-- start of Recorded information --

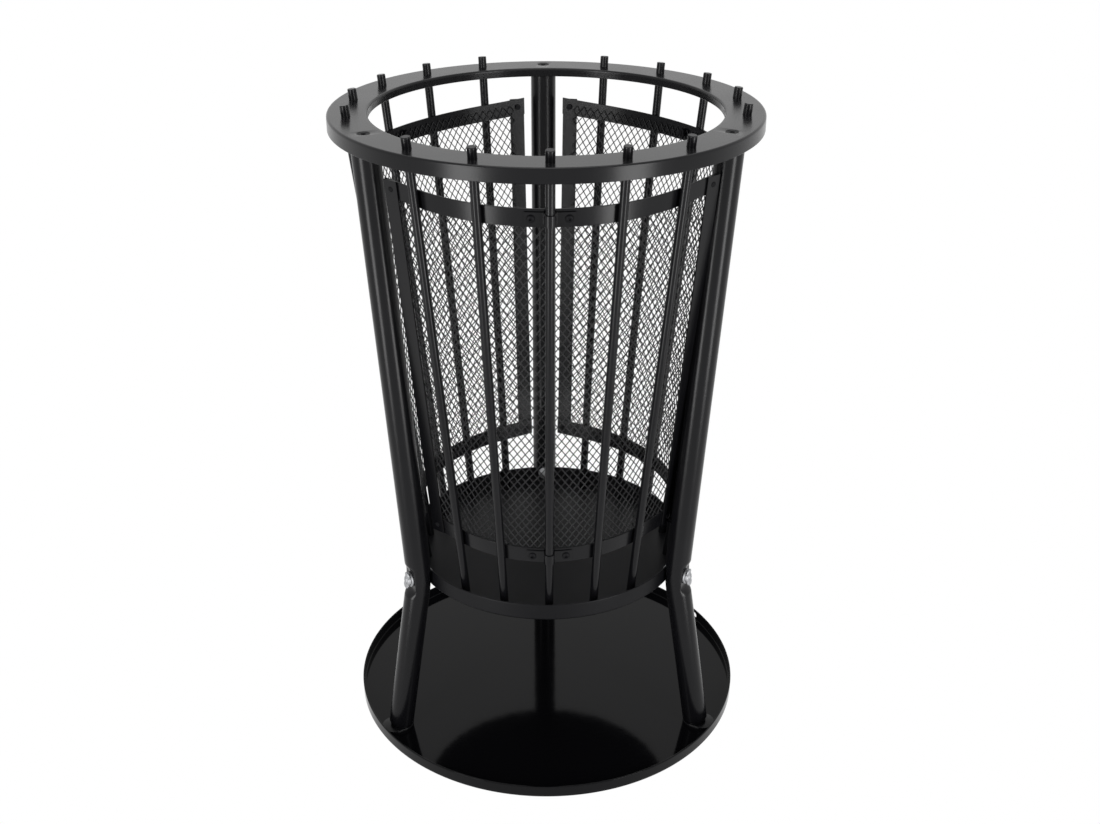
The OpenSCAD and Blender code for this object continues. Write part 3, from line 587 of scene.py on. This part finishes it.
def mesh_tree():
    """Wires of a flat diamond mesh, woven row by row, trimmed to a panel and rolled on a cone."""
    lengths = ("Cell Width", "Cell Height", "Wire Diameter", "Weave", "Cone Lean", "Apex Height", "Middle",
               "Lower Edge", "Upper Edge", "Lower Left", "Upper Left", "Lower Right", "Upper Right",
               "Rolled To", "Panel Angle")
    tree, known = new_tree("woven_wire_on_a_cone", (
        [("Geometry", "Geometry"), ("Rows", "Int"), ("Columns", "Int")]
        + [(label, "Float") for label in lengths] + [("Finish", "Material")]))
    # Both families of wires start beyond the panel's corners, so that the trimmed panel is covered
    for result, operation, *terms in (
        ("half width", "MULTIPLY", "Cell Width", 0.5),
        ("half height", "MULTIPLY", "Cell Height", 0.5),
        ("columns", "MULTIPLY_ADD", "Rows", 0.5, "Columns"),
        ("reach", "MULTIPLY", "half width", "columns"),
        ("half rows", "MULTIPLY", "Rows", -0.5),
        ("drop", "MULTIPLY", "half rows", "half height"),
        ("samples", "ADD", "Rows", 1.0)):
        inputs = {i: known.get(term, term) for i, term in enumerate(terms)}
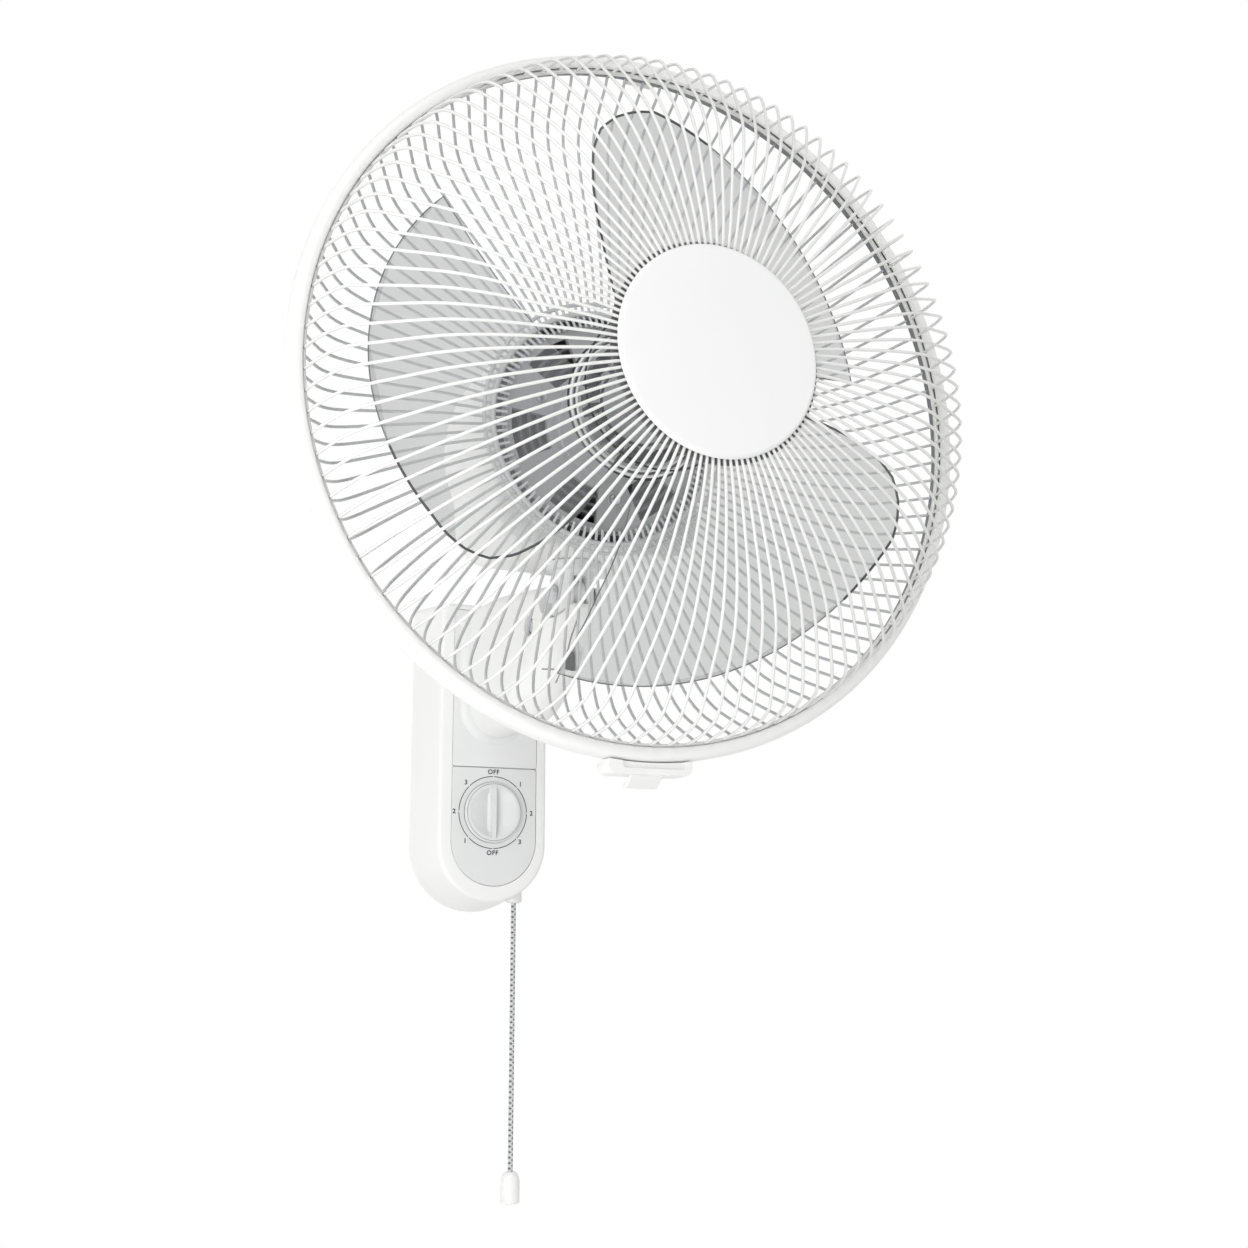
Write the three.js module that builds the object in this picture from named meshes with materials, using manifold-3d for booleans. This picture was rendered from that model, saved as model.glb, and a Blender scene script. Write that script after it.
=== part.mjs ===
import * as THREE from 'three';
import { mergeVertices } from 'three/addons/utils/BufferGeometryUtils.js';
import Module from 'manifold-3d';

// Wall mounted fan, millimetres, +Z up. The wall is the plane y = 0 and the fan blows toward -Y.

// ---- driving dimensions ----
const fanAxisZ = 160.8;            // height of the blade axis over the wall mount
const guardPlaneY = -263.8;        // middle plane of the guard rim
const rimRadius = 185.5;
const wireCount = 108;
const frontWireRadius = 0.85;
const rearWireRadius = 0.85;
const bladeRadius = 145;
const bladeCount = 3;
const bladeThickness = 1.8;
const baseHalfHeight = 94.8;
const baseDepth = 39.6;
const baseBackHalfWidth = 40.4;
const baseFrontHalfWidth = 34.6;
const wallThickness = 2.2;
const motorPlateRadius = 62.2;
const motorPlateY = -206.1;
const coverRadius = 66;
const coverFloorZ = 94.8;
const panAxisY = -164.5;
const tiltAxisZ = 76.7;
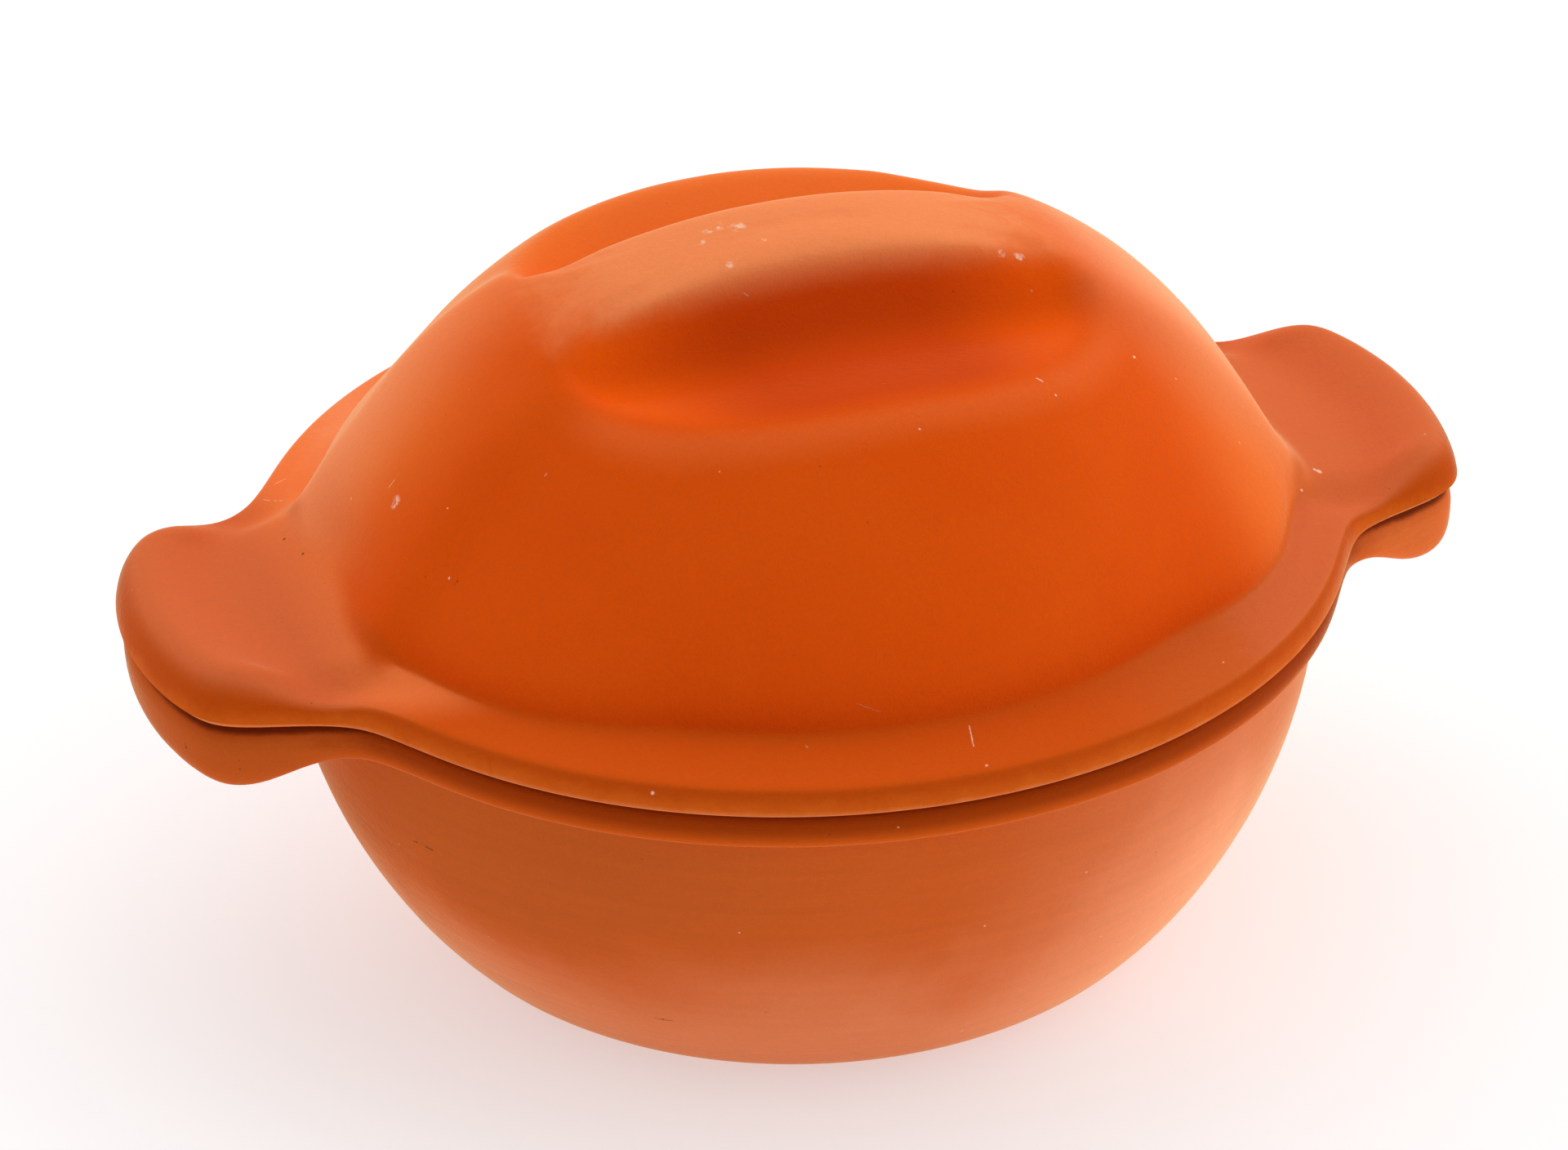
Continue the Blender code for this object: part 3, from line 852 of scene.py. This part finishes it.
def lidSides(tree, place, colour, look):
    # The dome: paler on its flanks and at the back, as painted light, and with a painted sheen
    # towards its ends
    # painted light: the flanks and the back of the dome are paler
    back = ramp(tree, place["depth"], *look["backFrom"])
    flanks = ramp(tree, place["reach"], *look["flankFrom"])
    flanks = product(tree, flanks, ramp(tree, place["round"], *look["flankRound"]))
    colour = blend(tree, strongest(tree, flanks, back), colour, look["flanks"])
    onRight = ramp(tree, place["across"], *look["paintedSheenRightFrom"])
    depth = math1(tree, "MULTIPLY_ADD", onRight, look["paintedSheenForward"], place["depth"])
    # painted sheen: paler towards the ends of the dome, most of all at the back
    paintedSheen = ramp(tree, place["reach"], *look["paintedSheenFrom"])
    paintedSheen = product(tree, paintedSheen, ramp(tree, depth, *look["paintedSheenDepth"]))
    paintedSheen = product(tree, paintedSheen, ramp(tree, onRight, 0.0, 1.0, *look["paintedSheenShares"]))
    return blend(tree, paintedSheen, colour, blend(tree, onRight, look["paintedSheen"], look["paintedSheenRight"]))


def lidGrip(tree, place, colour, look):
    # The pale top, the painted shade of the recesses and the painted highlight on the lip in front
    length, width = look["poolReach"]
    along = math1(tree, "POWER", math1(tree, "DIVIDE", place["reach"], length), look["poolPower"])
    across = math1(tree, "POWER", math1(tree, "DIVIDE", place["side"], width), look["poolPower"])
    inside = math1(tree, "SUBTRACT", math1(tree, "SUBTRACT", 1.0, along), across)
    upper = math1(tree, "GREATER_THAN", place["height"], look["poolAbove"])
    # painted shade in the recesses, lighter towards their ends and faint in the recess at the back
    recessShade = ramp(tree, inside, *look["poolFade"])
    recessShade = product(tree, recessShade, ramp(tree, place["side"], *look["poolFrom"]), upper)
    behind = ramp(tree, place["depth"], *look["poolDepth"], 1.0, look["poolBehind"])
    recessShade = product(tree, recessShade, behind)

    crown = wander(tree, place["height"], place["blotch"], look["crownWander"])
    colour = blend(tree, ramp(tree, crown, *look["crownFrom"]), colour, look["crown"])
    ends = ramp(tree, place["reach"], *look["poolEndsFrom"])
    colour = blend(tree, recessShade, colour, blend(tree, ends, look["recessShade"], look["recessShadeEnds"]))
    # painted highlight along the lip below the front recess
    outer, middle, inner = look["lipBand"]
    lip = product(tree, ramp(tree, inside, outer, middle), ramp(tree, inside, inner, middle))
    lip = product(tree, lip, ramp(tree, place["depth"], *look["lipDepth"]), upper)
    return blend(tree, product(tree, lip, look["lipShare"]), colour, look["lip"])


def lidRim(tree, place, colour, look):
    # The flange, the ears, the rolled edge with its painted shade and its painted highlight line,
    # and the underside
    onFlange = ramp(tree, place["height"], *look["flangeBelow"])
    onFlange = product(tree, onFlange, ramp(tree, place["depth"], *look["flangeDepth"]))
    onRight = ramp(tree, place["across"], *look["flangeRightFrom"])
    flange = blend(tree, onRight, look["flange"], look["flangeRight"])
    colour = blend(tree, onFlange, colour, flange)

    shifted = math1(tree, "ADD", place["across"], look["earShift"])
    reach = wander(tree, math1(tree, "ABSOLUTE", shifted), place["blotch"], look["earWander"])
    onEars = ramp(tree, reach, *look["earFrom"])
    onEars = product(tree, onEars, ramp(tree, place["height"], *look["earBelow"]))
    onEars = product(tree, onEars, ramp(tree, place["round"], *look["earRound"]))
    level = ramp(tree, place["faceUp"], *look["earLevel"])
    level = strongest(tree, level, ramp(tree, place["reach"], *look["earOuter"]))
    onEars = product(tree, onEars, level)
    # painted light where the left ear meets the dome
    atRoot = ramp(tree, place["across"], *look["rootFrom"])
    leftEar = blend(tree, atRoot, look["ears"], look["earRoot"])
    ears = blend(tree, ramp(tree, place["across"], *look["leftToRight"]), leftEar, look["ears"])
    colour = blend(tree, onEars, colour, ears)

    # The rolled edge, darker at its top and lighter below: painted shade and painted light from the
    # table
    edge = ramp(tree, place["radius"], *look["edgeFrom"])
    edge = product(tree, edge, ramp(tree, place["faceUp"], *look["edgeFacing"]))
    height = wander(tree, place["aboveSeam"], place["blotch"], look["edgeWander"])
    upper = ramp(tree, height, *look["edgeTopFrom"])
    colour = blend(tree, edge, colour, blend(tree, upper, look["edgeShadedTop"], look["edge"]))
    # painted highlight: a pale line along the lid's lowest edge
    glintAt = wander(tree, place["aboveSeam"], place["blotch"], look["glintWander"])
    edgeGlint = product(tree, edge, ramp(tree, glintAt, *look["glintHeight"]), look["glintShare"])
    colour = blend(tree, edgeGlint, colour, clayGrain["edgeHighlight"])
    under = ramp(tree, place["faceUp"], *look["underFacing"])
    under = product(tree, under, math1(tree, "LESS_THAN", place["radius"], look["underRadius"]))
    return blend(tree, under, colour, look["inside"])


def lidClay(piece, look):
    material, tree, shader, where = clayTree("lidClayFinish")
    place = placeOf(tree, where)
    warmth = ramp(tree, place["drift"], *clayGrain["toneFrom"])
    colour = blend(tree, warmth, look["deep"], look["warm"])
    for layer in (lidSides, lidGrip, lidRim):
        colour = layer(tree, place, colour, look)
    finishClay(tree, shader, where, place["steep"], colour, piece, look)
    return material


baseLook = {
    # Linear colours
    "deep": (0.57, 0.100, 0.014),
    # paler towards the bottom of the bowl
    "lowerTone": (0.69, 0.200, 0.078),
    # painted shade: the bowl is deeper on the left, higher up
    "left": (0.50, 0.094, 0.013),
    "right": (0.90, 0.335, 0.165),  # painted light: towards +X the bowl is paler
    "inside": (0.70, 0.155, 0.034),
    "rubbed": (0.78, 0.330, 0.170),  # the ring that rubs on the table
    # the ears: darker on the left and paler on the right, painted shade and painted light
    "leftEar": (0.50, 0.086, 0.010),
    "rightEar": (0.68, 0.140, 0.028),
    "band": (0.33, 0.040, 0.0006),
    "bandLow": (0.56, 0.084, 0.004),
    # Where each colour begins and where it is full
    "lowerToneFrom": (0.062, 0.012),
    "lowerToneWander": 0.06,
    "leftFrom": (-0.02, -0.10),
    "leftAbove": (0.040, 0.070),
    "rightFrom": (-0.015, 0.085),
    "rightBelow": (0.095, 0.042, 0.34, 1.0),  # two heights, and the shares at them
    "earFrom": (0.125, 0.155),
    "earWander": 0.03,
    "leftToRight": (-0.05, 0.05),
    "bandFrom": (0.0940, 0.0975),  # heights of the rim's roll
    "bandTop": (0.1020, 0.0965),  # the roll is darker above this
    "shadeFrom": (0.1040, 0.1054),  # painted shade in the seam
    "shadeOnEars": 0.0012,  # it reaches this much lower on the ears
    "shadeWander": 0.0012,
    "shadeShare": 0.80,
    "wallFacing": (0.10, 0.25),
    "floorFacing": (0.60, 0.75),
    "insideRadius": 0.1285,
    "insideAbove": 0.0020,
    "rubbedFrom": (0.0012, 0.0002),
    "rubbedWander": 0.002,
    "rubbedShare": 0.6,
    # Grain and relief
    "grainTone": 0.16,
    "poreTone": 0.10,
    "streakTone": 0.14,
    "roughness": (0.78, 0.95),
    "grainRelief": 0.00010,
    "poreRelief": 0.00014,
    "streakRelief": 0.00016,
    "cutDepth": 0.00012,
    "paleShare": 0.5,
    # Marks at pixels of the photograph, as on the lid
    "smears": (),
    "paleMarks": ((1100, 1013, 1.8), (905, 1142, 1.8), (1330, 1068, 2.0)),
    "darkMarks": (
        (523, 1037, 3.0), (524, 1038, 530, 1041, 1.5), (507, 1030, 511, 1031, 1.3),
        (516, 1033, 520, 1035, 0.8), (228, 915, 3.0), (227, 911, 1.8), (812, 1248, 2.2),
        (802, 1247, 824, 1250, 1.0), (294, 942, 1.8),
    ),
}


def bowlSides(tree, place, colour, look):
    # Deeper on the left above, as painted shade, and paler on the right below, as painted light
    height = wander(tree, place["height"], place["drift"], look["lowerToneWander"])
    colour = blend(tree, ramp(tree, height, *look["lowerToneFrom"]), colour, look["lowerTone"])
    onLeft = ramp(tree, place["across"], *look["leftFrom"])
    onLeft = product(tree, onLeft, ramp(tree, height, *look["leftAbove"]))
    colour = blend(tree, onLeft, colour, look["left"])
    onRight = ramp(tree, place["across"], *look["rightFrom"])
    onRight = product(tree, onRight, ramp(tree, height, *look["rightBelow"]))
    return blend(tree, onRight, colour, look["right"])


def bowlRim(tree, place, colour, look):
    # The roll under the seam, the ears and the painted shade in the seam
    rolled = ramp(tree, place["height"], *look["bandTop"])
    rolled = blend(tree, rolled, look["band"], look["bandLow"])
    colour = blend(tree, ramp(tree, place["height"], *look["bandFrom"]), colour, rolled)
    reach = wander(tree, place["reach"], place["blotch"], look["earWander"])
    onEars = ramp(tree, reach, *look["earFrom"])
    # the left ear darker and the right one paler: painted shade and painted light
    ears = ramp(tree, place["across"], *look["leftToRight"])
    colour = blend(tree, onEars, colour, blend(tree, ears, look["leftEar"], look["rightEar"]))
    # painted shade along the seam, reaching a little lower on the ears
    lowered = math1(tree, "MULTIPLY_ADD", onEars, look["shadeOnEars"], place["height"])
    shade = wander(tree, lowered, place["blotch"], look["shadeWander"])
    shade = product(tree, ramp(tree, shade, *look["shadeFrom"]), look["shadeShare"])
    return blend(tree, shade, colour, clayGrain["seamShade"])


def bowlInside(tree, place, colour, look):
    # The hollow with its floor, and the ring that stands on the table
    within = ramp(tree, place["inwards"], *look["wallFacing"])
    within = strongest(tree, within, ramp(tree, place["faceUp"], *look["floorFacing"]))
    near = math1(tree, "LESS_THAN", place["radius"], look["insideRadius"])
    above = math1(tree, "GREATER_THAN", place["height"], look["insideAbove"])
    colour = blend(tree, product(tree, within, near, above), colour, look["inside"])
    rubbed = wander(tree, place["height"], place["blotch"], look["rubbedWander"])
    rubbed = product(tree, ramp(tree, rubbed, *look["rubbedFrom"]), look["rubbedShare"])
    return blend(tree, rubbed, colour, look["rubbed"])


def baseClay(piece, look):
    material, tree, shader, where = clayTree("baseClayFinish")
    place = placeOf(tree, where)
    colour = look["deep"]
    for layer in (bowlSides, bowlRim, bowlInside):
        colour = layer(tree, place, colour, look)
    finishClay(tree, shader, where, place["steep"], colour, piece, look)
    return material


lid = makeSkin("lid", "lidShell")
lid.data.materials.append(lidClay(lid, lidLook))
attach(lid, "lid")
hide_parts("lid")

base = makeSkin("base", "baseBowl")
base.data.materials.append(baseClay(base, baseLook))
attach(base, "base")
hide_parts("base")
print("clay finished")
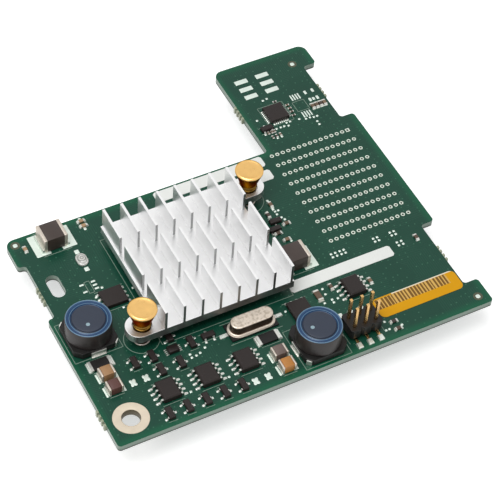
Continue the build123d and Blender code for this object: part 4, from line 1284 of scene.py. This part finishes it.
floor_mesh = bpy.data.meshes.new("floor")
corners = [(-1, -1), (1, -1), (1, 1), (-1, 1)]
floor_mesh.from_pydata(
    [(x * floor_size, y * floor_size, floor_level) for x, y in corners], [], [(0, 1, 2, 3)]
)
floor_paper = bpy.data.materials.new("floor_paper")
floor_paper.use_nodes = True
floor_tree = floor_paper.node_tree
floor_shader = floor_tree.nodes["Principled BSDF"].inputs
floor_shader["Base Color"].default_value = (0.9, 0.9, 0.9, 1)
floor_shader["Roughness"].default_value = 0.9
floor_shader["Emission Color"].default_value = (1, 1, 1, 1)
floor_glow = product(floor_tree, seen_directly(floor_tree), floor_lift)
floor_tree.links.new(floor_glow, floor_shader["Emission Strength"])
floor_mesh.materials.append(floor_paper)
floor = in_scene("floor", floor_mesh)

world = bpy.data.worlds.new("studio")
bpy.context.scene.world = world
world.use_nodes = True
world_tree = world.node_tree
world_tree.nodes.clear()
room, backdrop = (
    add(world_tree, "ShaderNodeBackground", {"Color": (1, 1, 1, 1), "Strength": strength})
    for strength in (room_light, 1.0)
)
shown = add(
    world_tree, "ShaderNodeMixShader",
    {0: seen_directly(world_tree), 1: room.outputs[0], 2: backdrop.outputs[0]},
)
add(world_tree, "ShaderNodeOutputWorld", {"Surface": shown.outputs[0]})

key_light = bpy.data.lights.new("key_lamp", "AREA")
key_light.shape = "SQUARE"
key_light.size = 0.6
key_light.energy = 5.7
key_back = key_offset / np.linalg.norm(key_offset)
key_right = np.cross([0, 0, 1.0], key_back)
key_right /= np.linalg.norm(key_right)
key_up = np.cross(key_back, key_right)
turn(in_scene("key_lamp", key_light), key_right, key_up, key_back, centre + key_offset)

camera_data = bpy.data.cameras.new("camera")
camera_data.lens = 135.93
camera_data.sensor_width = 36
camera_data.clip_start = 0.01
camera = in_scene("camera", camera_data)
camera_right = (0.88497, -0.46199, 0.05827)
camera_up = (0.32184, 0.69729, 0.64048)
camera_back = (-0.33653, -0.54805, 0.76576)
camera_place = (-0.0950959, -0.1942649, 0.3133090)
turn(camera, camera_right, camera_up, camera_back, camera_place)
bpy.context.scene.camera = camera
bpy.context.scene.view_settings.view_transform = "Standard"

-- end of Recorded information --

How many lines in these entries contain the string "code"? State the number and nothing more.

-- Written reply --
3